Gabriel Barbosa é doutor e mestre em Antropologia pela UFF e graduado em Ciências Sociais pela UFRJ. Em 2016, fundou a produtora Quiprocó Filmes ao lado de seu sócio, Fernando Sousa. Assina a direção, argumento e roteiro dos documentários "Nosso Sagrado", "Nossos Mortos Têm Voz", "Memórias de Aço", "Respeita Nosso Sagrado" e "Entroncamentos", que foram exibidos e premiados em diversos festivais nacionais e internacionais, destacando-se o prêmio de melhor documentário do 42º Encontro Anual da Associação Nacional de Pós Graduação em Ciências Sociais, do Cine Tamoio - Festival de Cinema de São Gonçalo, vencendo o 3º Concurso de Documentários da TV Câmara e recebendo menções honrosas no 9º Festival Internacional de Cine Político de Buenos Aires e no 12º Festival Visões Periféricas. Atua no desenvolvimento e produção de projetos cinematográficos que abordam a temática racial, religiosidades e direito à memória.

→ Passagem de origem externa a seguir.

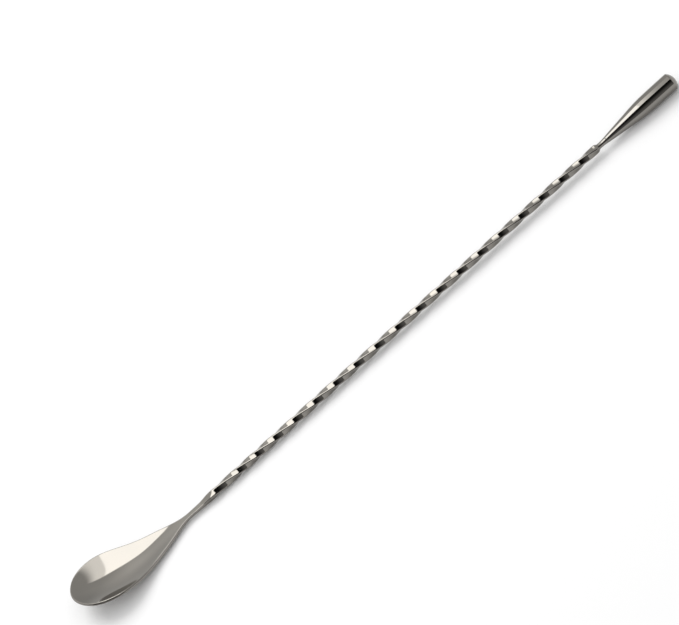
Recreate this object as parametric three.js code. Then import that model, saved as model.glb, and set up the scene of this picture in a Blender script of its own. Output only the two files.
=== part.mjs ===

Fundada em 2016 no Rio de Janeiro por Fernando Sousa e Gabriel Barbosa, a Quiprocó Filmes é uma produtora audiovisual que pretende provocar mudanças através de um olhar inquieto, com obras para cinema, tv, streaming, publicidade e instituições. No ano de 2017,  lançou o média-metragem Nosso Sagrado, em 2018, o Nossos Mortos Têm Voz, ambos premiados e selecionados para festivais dentro e fora do Brasil. Em 2021, produziu os curtas-metragens Memórias de Aço, Respeita Nosso Sagrado e Balaio de Omolú. Em 2022, realizará o lançamento do primeiro longa-metragem da dupla de cineastas Fernando Sousa e Gabriel Barbosa, percorrendo um circuito de festivais nacionais e internacionais. Com parcerias em projetos com o Museu da República, Ilê Omolu Oxum, Fórum Grita Baixada, Casa Fluminense, Fundo Brasil de Direitos Humanos, Fundação Heinrich Böll Brasil, British Council e Visão Mundial Brasil, vem ganhando espaço dentre as produções nacionais.